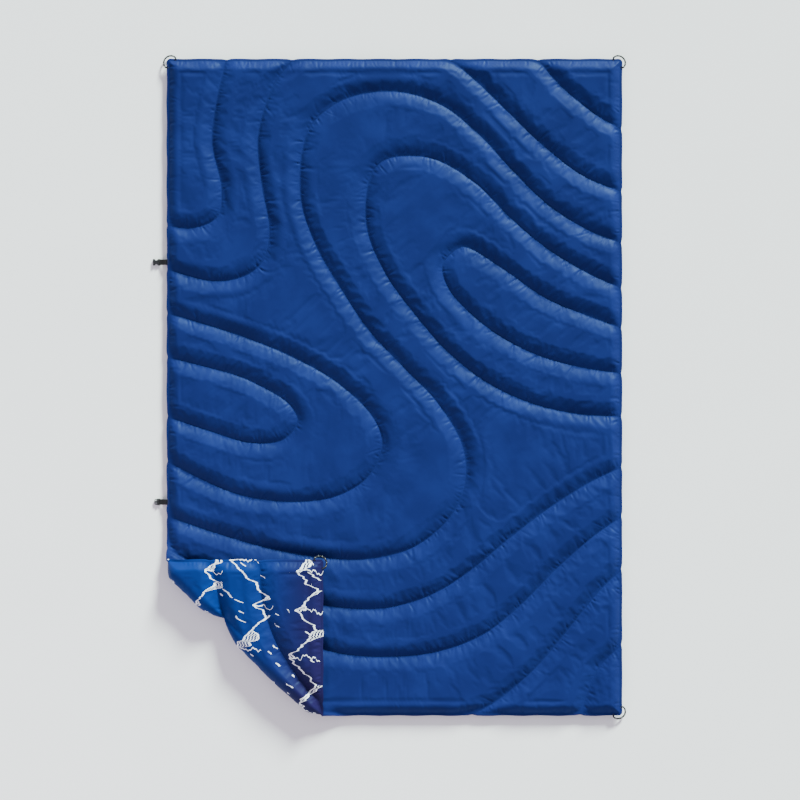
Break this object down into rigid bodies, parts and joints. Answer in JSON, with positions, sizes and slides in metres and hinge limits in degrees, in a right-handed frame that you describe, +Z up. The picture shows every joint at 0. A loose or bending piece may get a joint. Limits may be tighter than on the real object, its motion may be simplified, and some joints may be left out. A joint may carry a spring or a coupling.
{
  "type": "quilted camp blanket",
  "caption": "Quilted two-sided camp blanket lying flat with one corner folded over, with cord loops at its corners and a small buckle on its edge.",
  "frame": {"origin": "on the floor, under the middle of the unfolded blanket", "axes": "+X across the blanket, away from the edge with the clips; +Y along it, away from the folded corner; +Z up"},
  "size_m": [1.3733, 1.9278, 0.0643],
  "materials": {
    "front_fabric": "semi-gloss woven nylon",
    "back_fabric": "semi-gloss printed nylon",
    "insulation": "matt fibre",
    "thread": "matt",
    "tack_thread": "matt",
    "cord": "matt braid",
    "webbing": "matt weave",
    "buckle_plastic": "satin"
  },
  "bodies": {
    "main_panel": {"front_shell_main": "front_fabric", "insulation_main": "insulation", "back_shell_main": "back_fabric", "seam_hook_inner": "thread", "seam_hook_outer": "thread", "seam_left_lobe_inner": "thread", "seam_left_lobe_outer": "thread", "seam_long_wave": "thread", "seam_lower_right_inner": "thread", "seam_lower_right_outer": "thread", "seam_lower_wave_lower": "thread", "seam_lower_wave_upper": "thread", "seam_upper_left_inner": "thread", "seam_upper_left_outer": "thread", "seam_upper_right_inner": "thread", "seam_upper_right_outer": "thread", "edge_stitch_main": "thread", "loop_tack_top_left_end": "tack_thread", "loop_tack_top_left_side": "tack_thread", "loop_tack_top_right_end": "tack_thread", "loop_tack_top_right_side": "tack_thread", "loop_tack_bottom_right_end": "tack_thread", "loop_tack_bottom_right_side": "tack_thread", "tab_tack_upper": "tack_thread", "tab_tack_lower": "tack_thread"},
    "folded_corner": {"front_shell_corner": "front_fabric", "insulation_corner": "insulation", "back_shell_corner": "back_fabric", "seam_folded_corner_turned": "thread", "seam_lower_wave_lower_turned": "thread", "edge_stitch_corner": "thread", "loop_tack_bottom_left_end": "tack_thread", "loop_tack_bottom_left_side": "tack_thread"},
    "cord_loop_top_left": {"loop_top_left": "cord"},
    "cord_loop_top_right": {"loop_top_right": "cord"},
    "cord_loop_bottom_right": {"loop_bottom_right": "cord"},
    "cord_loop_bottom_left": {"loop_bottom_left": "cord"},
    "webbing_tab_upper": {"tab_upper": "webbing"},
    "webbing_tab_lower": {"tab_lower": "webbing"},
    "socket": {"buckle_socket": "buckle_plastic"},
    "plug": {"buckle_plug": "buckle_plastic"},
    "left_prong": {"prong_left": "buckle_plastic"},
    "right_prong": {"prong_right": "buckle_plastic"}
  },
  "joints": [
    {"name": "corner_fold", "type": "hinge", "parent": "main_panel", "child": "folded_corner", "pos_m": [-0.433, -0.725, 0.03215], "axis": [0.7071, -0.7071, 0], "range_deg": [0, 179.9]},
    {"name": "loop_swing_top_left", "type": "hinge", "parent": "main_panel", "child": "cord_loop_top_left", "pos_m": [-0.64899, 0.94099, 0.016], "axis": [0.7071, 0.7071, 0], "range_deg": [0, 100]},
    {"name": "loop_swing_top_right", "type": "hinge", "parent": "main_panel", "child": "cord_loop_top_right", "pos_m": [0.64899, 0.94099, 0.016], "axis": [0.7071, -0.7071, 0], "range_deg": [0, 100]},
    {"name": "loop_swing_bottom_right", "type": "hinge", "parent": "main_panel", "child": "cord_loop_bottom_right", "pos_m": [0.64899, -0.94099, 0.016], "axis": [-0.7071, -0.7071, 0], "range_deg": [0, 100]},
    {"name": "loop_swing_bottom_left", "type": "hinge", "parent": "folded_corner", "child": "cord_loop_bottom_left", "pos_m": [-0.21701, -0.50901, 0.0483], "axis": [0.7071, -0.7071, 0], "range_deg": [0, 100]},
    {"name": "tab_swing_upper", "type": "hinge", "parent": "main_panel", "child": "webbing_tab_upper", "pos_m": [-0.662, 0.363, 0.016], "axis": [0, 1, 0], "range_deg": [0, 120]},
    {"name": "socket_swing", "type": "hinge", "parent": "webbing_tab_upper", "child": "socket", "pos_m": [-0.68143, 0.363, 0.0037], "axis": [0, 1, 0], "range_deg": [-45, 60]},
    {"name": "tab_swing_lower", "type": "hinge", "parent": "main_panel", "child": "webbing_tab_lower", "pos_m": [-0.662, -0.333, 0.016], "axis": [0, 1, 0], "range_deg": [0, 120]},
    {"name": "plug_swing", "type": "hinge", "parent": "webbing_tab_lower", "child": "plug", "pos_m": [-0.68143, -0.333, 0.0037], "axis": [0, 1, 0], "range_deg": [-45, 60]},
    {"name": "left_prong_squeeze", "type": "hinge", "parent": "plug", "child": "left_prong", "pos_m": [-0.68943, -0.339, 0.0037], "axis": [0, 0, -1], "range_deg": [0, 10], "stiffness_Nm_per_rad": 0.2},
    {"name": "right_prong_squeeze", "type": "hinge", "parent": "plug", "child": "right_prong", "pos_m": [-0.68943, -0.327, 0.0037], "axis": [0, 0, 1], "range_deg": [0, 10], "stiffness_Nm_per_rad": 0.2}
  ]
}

☆ ☆ ☆ ☆ ☆ ☆ ☆

Goal of the exercise — Each line must be given again exactly as written above.

Problem solution —
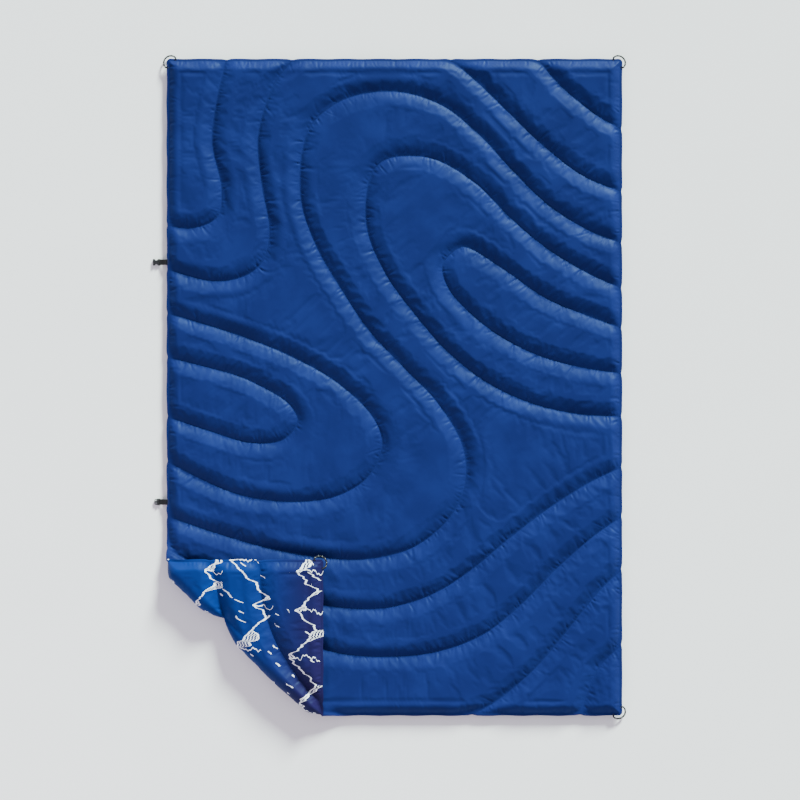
Break this object down into rigid bodies, parts and joints. Answer in JSON, with positions, sizes and slides in metres and hinge limits in degrees, in a right-handed frame that you describe, +Z up. The picture shows every joint at 0. A loose or bending piece may get a joint. Limits may be tighter than on the real object, its motion may be simplified, and some joints may be left out. A joint may carry a spring or a coupling.
{
  "type": "quilted camp blanket",
  "caption": "Quilted two-sided camp blanket lying flat with one corner folded over, with cord loops at its corners and a small buckle on its edge.",
  "frame": {"origin": "on the floor, under the middle of the unfolded blanket", "axes": "+X across the blanket, away from the edge with the clips; +Y along it, away from the folded corner; +Z up"},
  "size_m": [1.3733, 1.9278, 0.0643],
  "materials": {
    "front_fabric": "semi-gloss woven nylon",
    "back_fabric": "semi-gloss printed nylon",
    "insulation": "matt fibre",
    "thread": "matt",
    "tack_thread": "matt",
    "cord": "matt braid",
    "webbing": "matt weave",
    "buckle_plastic": "satin"
  },
  "bodies": {
    "main_panel": {"front_shell_main": "front_fabric", "insulation_main": "insulation", "back_shell_main": "back_fabric", "seam_hook_inner": "thread", "seam_hook_outer": "thread", "seam_left_lobe_inner": "thread", "seam_left_lobe_outer": "thread", "seam_long_wave": "thread", "seam_lower_right_inner": "thread", "seam_lower_right_outer": "thread", "seam_lower_wave_lower": "thread", "seam_lower_wave_upper": "thread", "seam_upper_left_inner": "thread", "seam_upper_left_outer": "thread", "seam_upper_right_inner": "thread", "seam_upper_right_outer": "thread", "edge_stitch_main": "thread", "loop_tack_top_left_end": "tack_thread", "loop_tack_top_left_side": "tack_thread", "loop_tack_top_right_end": "tack_thread", "loop_tack_top_right_side": "tack_thread", "loop_tack_bottom_right_end": "tack_thread", "loop_tack_bottom_right_side": "tack_thread", "tab_tack_upper": "tack_thread", "tab_tack_lower": "tack_thread"},
    "folded_corner": {"front_shell_corner": "front_fabric", "insulation_corner": "insulation", "back_shell_corner": "back_fabric", "seam_folded_corner_turned": "thread", "seam_lower_wave_lower_turned": "thread", "edge_stitch_corner": "thread", "loop_tack_bottom_left_end": "tack_thread", "loop_tack_bottom_left_side": "tack_thread"},
    "cord_loop_top_left": {"loop_top_left": "cord"},
    "cord_loop_top_right": {"loop_top_right": "cord"},
    "cord_loop_bottom_right": {"loop_bottom_right": "cord"},
    "cord_loop_bottom_left": {"loop_bottom_left": "cord"},
    "webbing_tab_upper": {"tab_upper": "webbing"},
    "webbing_tab_lower": {"tab_lower": "webbing"},
    "socket": {"buckle_socket": "buckle_plastic"},
    "plug": {"buckle_plug": "buckle_plastic"},
    "left_prong": {"prong_left": "buckle_plastic"},
    "right_prong": {"prong_right": "buckle_plastic"}
  },
  "joints": [
    {"name": "corner_fold", "type": "hinge", "parent": "main_panel", "child": "folded_corner", "pos_m": [-0.433, -0.725, 0.03215], "axis": [0.7071, -0.7071, 0], "range_deg": [0, 179.9]},
    {"name": "loop_swing_top_left", "type": "hinge", "parent": "main_panel", "child": "cord_loop_top_left", "pos_m": [-0.64899, 0.94099, 0.016], "axis": [0.7071, 0.7071, 0], "range_deg": [0, 100]},
    {"name": "loop_swing_top_right", "type": "hinge", "parent": "main_panel", "child": "cord_loop_top_right", "pos_m": [0.64899, 0.94099, 0.016], "axis": [0.7071, -0.7071, 0], "range_deg": [0, 100]},
    {"name": "loop_swing_bottom_right", "type": "hinge", "parent": "main_panel", "child": "cord_loop_bottom_right", "pos_m": [0.64899, -0.94099, 0.016], "axis": [-0.7071, -0.7071, 0], "range_deg": [0, 100]},
    {"name": "loop_swing_bottom_left", "type": "hinge", "parent": "folded_corner", "child": "cord_loop_bottom_left", "pos_m": [-0.21701, -0.50901, 0.0483], "axis": [0.7071, -0.7071, 0], "range_deg": [0, 100]},
    {"name": "tab_swing_upper", "type": "hinge", "parent": "main_panel", "child": "webbing_tab_upper", "pos_m": [-0.662, 0.363, 0.016], "axis": [0, 1, 0], "range_deg": [0, 120]},
    {"name": "socket_swing", "type": "hinge", "parent": "webbing_tab_upper", "child": "socket", "pos_m": [-0.68143, 0.363, 0.0037], "axis": [0, 1, 0], "range_deg": [-45, 60]},
    {"name": "tab_swing_lower", "type": "hinge", "parent": "main_panel", "child": "webbing_tab_lower", "pos_m": [-0.662, -0.333, 0.016], "axis": [0, 1, 0], "range_deg": [0, 120]},
    {"name": "plug_swing", "type": "hinge", "parent": "webbing_tab_lower", "child": "plug", "pos_m": [-0.68143, -0.333, 0.0037], "axis": [0, 1, 0], "range_deg": [-45, 60]},
    {"name": "left_prong_squeeze", "type": "hinge", "parent": "plug", "child": "left_prong", "pos_m": [-0.68943, -0.339, 0.0037], "axis": [0, 0, -1], "range_deg": [0, 10], "stiffness_Nm_per_rad": 0.2},
    {"name": "right_prong_squeeze", "type": "hinge", "parent": "plug", "child": "right_prong", "pos_m": [-0.68943, -0.327, 0.0037], "axis": [0, 0, 1], "range_deg": [0, 10], "stiffness_Nm_per_rad": 0.2}
  ]
}